Lead vase hidden under the floor level in room 5.8 (© Sissi project)

At several spots beneath Building E tests revealed the presence of earlier occupation of the hill. These go back to the EM II period as far as isolated ceramic fragments are concerned, but an EM III/MM I deposit was found in close connection with a red earthen floor in the open area north of Building E, cut by the southern façade of Building CD. In fact, the early remains of occupation mainly come from the northern open area. In addition to these EM III/MM I sherds associated with architectural remains, several MM II deposits were found, indicating the presence early onwards of an open area, but also of substantial architectural remains.

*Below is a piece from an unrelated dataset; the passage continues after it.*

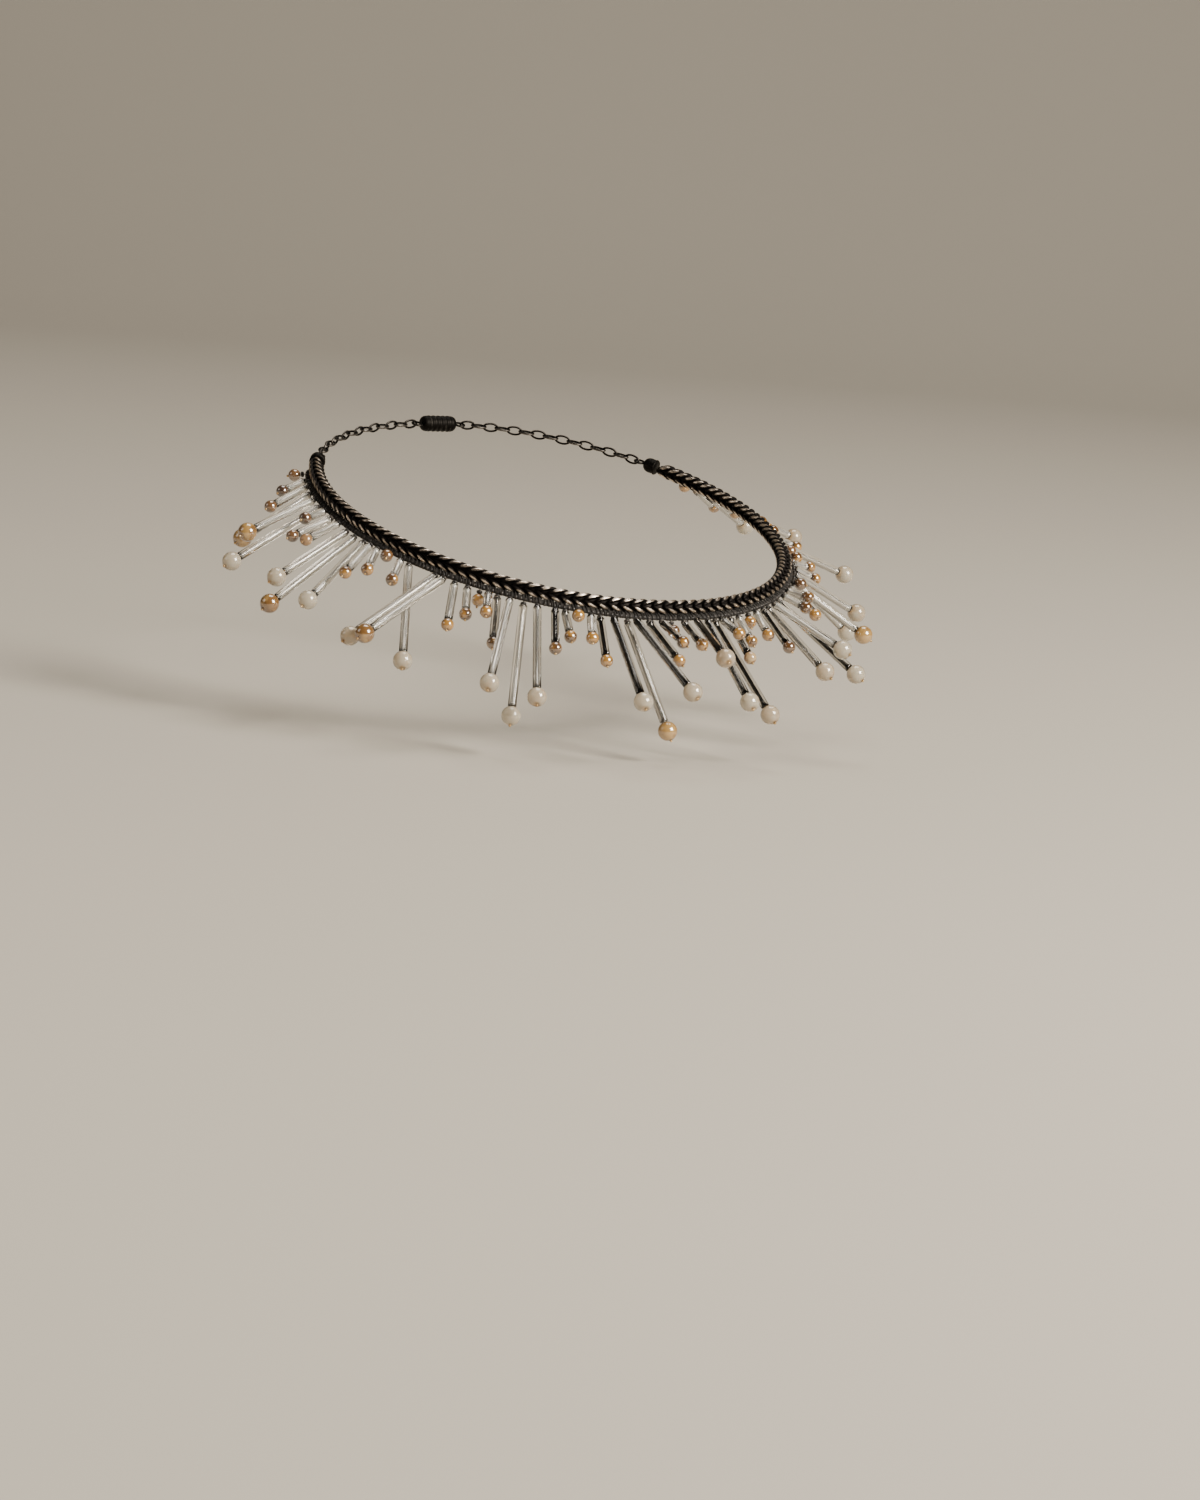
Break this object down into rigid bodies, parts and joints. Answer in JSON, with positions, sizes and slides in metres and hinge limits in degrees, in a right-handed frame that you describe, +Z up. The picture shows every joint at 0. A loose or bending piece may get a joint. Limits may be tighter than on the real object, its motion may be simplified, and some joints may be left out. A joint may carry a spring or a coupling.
{
  "type": "beaded choker necklace",
  "caption": "Close-fitting foxtail chain necklace whose lower edge carries a fringe of glass tubes tipped with pearls, closed by a fine chain and a clasp at the back.",
  "frame": {"origin": "middle of the oval that the chain lies on, at the foot of the neck", "axes": "+Z up, -Y the wearer's front, +X the wearer's left"},
  "size_m": [0.181, 0.1551, 0.0634],
  "materials": {
    "oxidised_silver": "darkened silver plate, polished on the high spots",
    "dark_silver": "blackened silver plate",
    "milk_glass": "milky glass pearl on a silver-lined clear glass tube",
    "gold_pearl": "lustrous gold-brown pearl on a silver-lined clear glass tube",
    "copper_pearl": "small copper pearls on silver-lined clear glass tubes and dark thread"
  },
  "bodies": {
    "root": {"barrel_clasp": "dark_silver", "end_cap_left": "dark_silver", "end_cap_right": "dark_silver", "fine_chain_left": "dark_silver", "fine_chain_right": "dark_silver", "foxtail_chain": "oxidised_silver", "gold_spike_01": "gold_pearl", "gold_spike_02": "gold_pearl", "gold_spike_05": "gold_pearl", "gold_spike_09": "gold_pearl", "gold_spike_14": "gold_pearl", "gold_spike_22": "gold_pearl", "milk_spike_03": "milk_glass", "milk_spike_04": "milk_glass", "milk_spike_06": "milk_glass", "milk_spike_07": "milk_glass", "milk_spike_08": "milk_glass", "milk_spike_10": "milk_glass", "milk_spike_11": "milk_glass", "milk_spike_12": "milk_glass", "milk_spike_13": "milk_glass", "milk_spike_15": "milk_glass", "milk_spike_16": "milk_glass", "milk_spike_17": "milk_glass", "milk_spike_18": "milk_glass", "milk_spike_19": "milk_glass", "milk_spike_20": "milk_glass", "milk_spike_21": "milk_glass", "milk_spike_23": "milk_glass", "milk_spike_24": "milk_glass", "milk_spike_25": "milk_glass", "milk_spike_26": "milk_glass", "milk_spike_27": "milk_glass", "small_fringe_left": "copper_pearl", "small_fringe_right": "copper_pearl"}
  },
  "joints": []
}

Indeed, immediately north of space 5.13, the remains of two MM II rooms were discovered, which had been partly demolished by the construction of Building E. The floor of the easternmost space, 5.18, was covered with a white plaster which originally also covered the rubble walls. Several cups were found fallen on the floor, together with a large fragment of a stone lid. The westernmost room, 5.19, was shaped to the north by the cutting of the bedrock, with also formed its floor. Floor and walls were covered with a red and blue painted plaster. Several vases were found in the destruction layer here, partly interfered with to the south by the construction of the north wall of space 5.13, and to the west by the construction of the main terrace wall bordering the open area to the west. Interestingly, it appears that the floor of space 5.13 on which were found the remains of the early LM IIIB fire destruction initially belonged to the MM II space 5.19.

View of MM II plastered space 5.18 (© Sissi Project)

The building program of the Late Bronze Age period, disturbing the MM II remains, was very likely set in motion already in the Neopalatial period, as suggested by the connection between the walls of Building E with the main western terrace wall. Indeed, this wall itself covers a LM I cups deposit, providing for a construction date somewhere after the MM II destruction of spaces 5.18 and 5.19 and the Neopalatial deposit.